Beyond diversification, Kettler has also relied on a more structured process for working through investment strategies. For example, project approvals go through an investment committee, and once launched, they undergo a redundant production process with checks and balances. Beyond that, it’s management by exception. “I don’t hear anything unless it goes wrong,” Bob comments. “However, if something does go wrong, I want to hear about it even if it’s midnight.”
Today, free from the gritty details of the daily grind, Bob concerns himself mostly with strategic and new business meetings and considers his family’s historical no-nepotism rule. He has four children, and thinks deeply about the course of their lives, as any parent would. “I don’t want them to be burdened by my dreams,” he says firmly.

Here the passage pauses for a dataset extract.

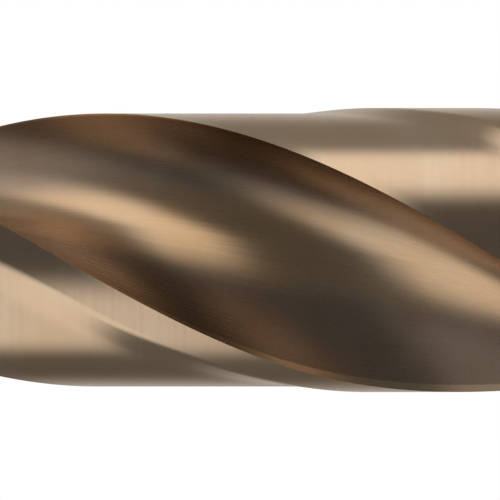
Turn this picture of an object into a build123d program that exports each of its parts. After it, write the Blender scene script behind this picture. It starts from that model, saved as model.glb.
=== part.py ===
"""Stub-length twist drill bit with a straight shank, right-hand cutting.

It stands on the end of its shank: the axis is Z, the origin is the middle of
the shank's end face, and the point is up. Lengths are in mm, angles in degrees.
"""

import os
from math import atan2, ceil, cos, pi, radians, sin, sqrt, tan

from build123d import *

# Overall form
drill_diameter = 10.0  # at the point
back_taper = 0.05  # how much narrower the body is where its flutes end
shank_diameter = 9.95
overall_length = 89.0
flute_length = 43.0  # from the point to the end of the run-out
shank_chamfer = 0.8

# Flutes, seen square to the axis
helix_angle = 30.0
web_thickness = 2.0  # at the point
web_taper = 0.014  # growth of the web for each mm towards the shank
flute_opening = 102.0  # share of the circle that each flute takes at the outside
runout_length = 18.0  # where the wheel lifts out of the flute

# Land behind each cutting corner
margin_width = 1.2  # at the point; it grows as the flute gets shallower
step_width = 1.2  # from the margin down to the land
clearance_depth = 0.21  # how far the land lies under the margin
clearance_runout = 6.0  # where the land comes back up to the full diameter

# Point, split by two notches
point_angle = 135.0
lip_relief = 10.0
flank_radius = 16.0
split_reach = 1.3  # how far along its lip each notch goes
split_land = 0.12  # half of the chisel edge that the notches leave
split_lean = 38.0  # between the axis and the bottom of a notch
split_opening = 112.0  # between the two walls of a notch

# Room that the tools take outside the blank, and how closely they are placed
tool_overrun = 0.6
wheel_overrun = 0.2  # of the flute's bottom, where the wheel has left the blank
land_overrun = 0.4  # of the land, where the flutes end
crest_overrun = 0.05  # of the step's top over the land, where the flutes end
step_overrun = 1.2  # share of the step's own rise that is drawn
twist_step = 30.0
runout_steps = 12

radius = drill_diameter / 2
half_web = web_thickness / 2
half_point = radians(point_angle / 2)
twist = tan(radians(helix_angle)) / radius  # radians for each mm of length
outside = radius + tool_overrun
flute_end = overall_length - flute_length
runout_start = flute_end + runout_length

# Each flank is a cylinder whose straight side is the lip. It passes through the
# tip and falls away behind the lip by the relief angle.
flank_ahead = half_web + flank_radius * sin(radians(lip_relief))
flank_below = sqrt(flank_radius**2 - flank_ahead**2)
lip_rise = flank_radius * cos(radians(lip_relief)) - flank_below
lip_height = overall_length + lip_rise / sin(half_point)  # the lip's line, over the axis

# A straight lip sets where the face of the flute comes out at the margin
along = sqrt(radius**2 - half_web**2)
corner = atan2(half_web, along) + twist / tan(half_point) * along
heel = corner + radians(flute_opening)

# The wheel that lifts out of the flute at the run-out
deepest = radius - half_web - flute_length * web_taper / 2 + wheel_overrun
wheel_radius = (runout_length**2 + deepest**2) / (2 * deepest)


def polar(r, angle):
    return Vector(r * cos(angle), r * sin(angle))


def side_bow(edge):
    """Radius of the arc that leaves the bottom of the flute square and ends at this edge."""
    rise = edge.Y - half_web
    return (edge.X**2 + rise**2) / (2 * rise)


face_bow = side_bow(polar(radius, corner))
heel_bow = side_bow(polar(radius, heel))


def flute_side(r, bottom, bow, side):
    """Where one side of a flute, an arc from its bottom, meets the circle r."""
    centre = bottom + bow
    y = (r**2 + centre**2 - bow**2) / (2 * centre)
    return Vector(side * sqrt(r**2 - y**2), y)


def section(z):
    """The drill cut square across at the height z, its lands left oversize."""
    web = half_web + (overall_length - z) * web_taper / 2
    below = min(max(runout_start - z, 0), runout_length)
    bottom = web + wheel_radius - sqrt(wheel_radius**2 - below**2)
    faded = 1 - min(max((z - flute_end) / clearance_runout, 0), 1)
    land = radius - clearance_depth + (clearance_depth + land_overrun) * faded

    root = Vector(0, bottom)
    heel_edge = flute_side(land, bottom, heel_bow, -1)
    face_edge = flute_side(outside, bottom, face_bow, 1)
    heel_side = flute_side((land + bottom) / 2, bottom, heel_bow, -1)
    face_side = flute_side((outside + bottom) / 2, bottom, face_bow, 1)
    heel_at = atan2(heel_edge.Y, heel_edge.X)
    back_at = pi + corner - margin_width / radius
    foot_at = back_at - step_width / radius
    foot = polar(land, foot_at)
    step_top = radius + (land_overrun + crest_overrun) * faded
    crest = foot + (polar(step_top, back_at) - foot) * step_overrun
    crest_at = pi + atan2(-crest.Y, -crest.X)
    next_at = pi + atan2(face_edge.Y, face_edge.X)
    over_margin = polar(outside, (crest_at + next_at) / 2)

    half = [
        Edge.make_three_point_arc(root, heel_side, heel_edge),
        Edge.make_three_point_arc(heel_edge, polar(land, (heel_at + foot_at) / 2), foot),
        Edge.make_line(foot, crest),
        Edge.make_line(crest, polar(outside, crest_at)),
        Edge.make_three_point_arc(polar(outside, crest_at), over_margin, -face_edge),
        Edge.make_three_point_arc(-face_edge, -face_side, -root),
    ]
    turn = Location((0, 0, z), (0, 0, twist * (z - lip_height) * 180 / pi))
    other = [edge.rotate(Axis.Z, 180) for edge in half]
    return Wire(half + other).moved(turn)


# The fluted form runs past the point, and down to where the flutes have left the bar
top = overall_length + tool_overrun
turns = ceil(twist * (top - runout_start) / radians(twist_step))
heights = [flute_end + runout_length * i / runout_steps for i in range(runout_steps)]
heights += [runout_start + (top - runout_start) * i / turns for i in range(turns + 1)]
fluted = Solid.make_loft([section(z) for z in heights])

# One bar, with the flutes ground into its upper part
upright = (Align.CENTER, Align.CENTER, Align.MIN)
slope = back_taper / 2 / flute_length
blank = Cone(radius - back_taper / 2, radius + slope * tool_overrun, top - flute_end, align=upright)
body = Pos(0, 0, flute_end) * blank & fluted
shank = Cylinder(shank_diameter / 2, flute_end, align=upright)
shank = chamfer(shank.edges().sort_by(Axis.Z)[0], shank_chamfer)

# What the point grinding takes away over one lip, in a frame along that lip
along_lip = (sin(half_point), 0, -cos(half_point))
off_lip = Plane(origin=(0, 0, overall_length), x_dir=(0, 1, 0), z_dir=along_lip)
reach = 2 * drill_diameter
ground_off = off_lip * Pos(0, -flank_below, 0) * Box(
    reach, reach, 2 * reach, align=(Align.CENTER, Align.MIN, Align.CENTER)
) - off_lip * Pos(flank_ahead, -flank_below, 0) * Cylinder(flank_radius, 3 * reach)

# The notch in front of one lip: an upright wall under the new inner cutting edge,
# and a second wall that runs out over the heel of the other land
chisel = atan2(flank_below, flank_ahead * tan(half_point))
start = polar(split_land, chisel)
inner = Vector(split_reach, half_web) - start
heading = atan2(inner.Y, inner.X)
lean = radians(split_lean)
notch_frame = Plane(
    origin=(start.X, start.Y, overall_length),
    x_dir=(cos(heading) * cos(lean), sin(heading) * cos(lean), sin(lean)),
    z_dir=(cos(heading) * sin(lean), sin(heading) * sin(lean), -cos(lean)),
)
opening = -radians(split_opening)  # towards the heel of the other land
notch = notch_frame * extrude(
    make_face(Polyline((0, 0), (reach, 0), (reach * cos(opening), reach * sin(opening)), close=True)),
    drill_diameter,
    both=True,
)

drill = shank + body
for half_turn in (0, 180):
    drill -= Rot(0, 0, half_turn) * ground_off
    drill -= Rot(0, 0, half_turn) * notch

os.makedirs("parts", exist_ok=True)
export_step(drill, "parts/drill_bit.step")
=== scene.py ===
"""A stub-length twist drill bit with a straight shank, standing on the end of its shank."""
import math

import bmesh
import bpy
from mathutils import Matrix, Vector


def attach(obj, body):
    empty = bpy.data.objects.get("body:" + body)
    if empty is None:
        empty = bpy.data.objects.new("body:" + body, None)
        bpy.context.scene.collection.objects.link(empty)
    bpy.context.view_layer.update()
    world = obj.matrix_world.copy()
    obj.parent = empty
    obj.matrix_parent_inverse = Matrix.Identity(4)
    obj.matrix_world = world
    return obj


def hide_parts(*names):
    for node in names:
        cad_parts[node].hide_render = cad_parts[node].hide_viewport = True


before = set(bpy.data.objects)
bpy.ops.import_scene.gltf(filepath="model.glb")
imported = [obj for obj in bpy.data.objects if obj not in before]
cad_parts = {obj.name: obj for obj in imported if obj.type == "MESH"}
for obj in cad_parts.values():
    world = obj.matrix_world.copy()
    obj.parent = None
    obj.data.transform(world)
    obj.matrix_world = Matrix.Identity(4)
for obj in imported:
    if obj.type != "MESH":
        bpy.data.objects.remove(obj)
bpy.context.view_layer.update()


# ---------------------------------------------------------------- drill bit
# One bar of high speed steel. The flutes are ground helically into it, the land
# behind each margin is ground a little lower, and the point is ground last.
# The finish is a thin gold-bronze oxide that comes from heating in air.

MM = 0.001  # the drill's own sizes are in mm and its angles in radians
radius = 5.0  # at the point
shank_radius = 4.975
length = 89.0
flute_end = 46.0
runout = 18.0  # where the wheel lifts out of the flute
shank_chamfer = 0.8
helix_angle = math.radians(30)
half_web = 1.0
web_taper = 0.007  # growth of half_web for each mm towards the shank
flute_opening = math.radians(102)
margin_width = 1.2
step_width = 1.2  # from the margin down to the land
step_curve = 1.5  # power of the step's rise, where 1 would be straight
land_radius = 4.79
land_runout = 6.0  # where the land comes back up to the full radius
half_point = math.radians(67.5)
lip_relief = math.radians(10)
flank_radius = 16.0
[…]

He remembers that the many small deals he worked through at such a fast pace in those early years were exciting and fun for him, concerned that his current projects are ponderous and may take years to complete. “That’s not exactly what a young person needs,” Bob points out.
In considering his own childhood and how he came to find himself where is today, he says that young people entering the business world today need to tap into their true passions and follow their hearts. “There’s nothing like following your heart,” Bob says. “There are people that can wrap their heads around what they do, and they’re savants about what they do. It may be hard to find what that one thing is,” he continues, “but I think everyone has the capacity to do so.” By taking the time and the energy to find out what that one passion is, Bob’s example demonstrates that the road to its realization can be that much more direct, and that much more gratifying.